Le falde civili si sono inquinate
L'editoriale di Glauco Giostra di domenica 12 maggio scorso su Avvenire mi piace troppo. Lo condivido e sottoscrivo dall'inizio alla fine e non saprei dire meglio le cose che dice. Per questo ne riprendo almeno uno stralcio:
“Si stanno avvelenando i pozzi della cultura, del dialogo, della civiltà, dell’umanità. Per avidità di facili consensi vi sono stati gettati dentro parole ostili, minacce, discriminazioni, intolleranze, xenofobie, fanatismi, rancore, slogan di sfacciata volgarità. Le falde civili ne sono ormai inquinate e, quel che è peggio, di ciò si sta progressivamente perdendo la consapevolezza. Giorno dopo giorno il sapore dell’acqua sembra meno sgradevole, si è di molto stemperato quell’insopportabile retrogusto che avvertivamo tempo fa già al primo sorso e che ce la faceva ritenere non potabile.
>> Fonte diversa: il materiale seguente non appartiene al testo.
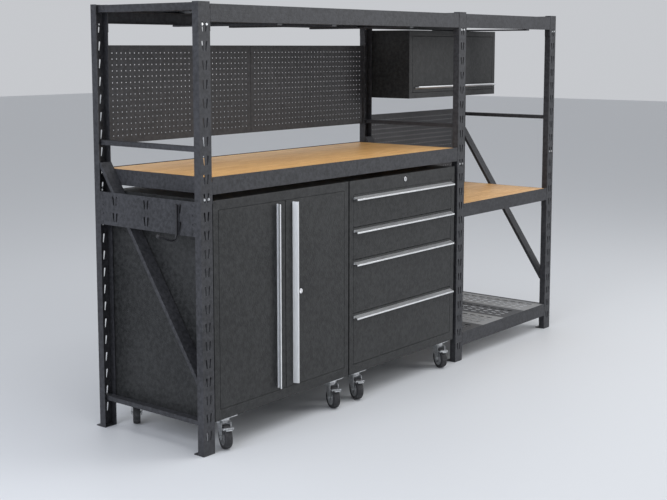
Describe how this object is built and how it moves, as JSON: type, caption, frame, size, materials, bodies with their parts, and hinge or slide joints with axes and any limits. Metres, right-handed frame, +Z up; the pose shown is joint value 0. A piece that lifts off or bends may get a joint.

Espressioni come 'pacchia', 'crociera', 'taxi del mare', 'oziosi palestrati', 'bambini preconfezionati che giungono sui barconi' riferite alle disperate vicissitudini di nostri simili e percepite inizialmente per quel che sono – oscenità verbali – vengono ormai considerate un linguaggio a tutto concedere «improprio», ma che sa andare al cuore del problema. Come l’auspicio che i condannati 'marciscano' in galera. Mandiamo giù quotidianamente frasette roboanti e tweet insulsi e cattivi. Magari rispondiamo con altri tweet di speculare banalità e aggressività, convinti che oggi non si possa che dialogare così. Eppure, se la Chernobyl culturale degli ultimi decenni non avesse debilitato tanta parte della nostra capacità critica, se il frastornamento prodotto da una informazione che offre un turbinìo di notizie e pochissima conoscenza non imponesse reazioni istantanee e irriflessive, forse ci accorgeremmo che molti stentorei proclami non sono altro che grossolane mistificazioni. Basterebbe spigolare qua e là”.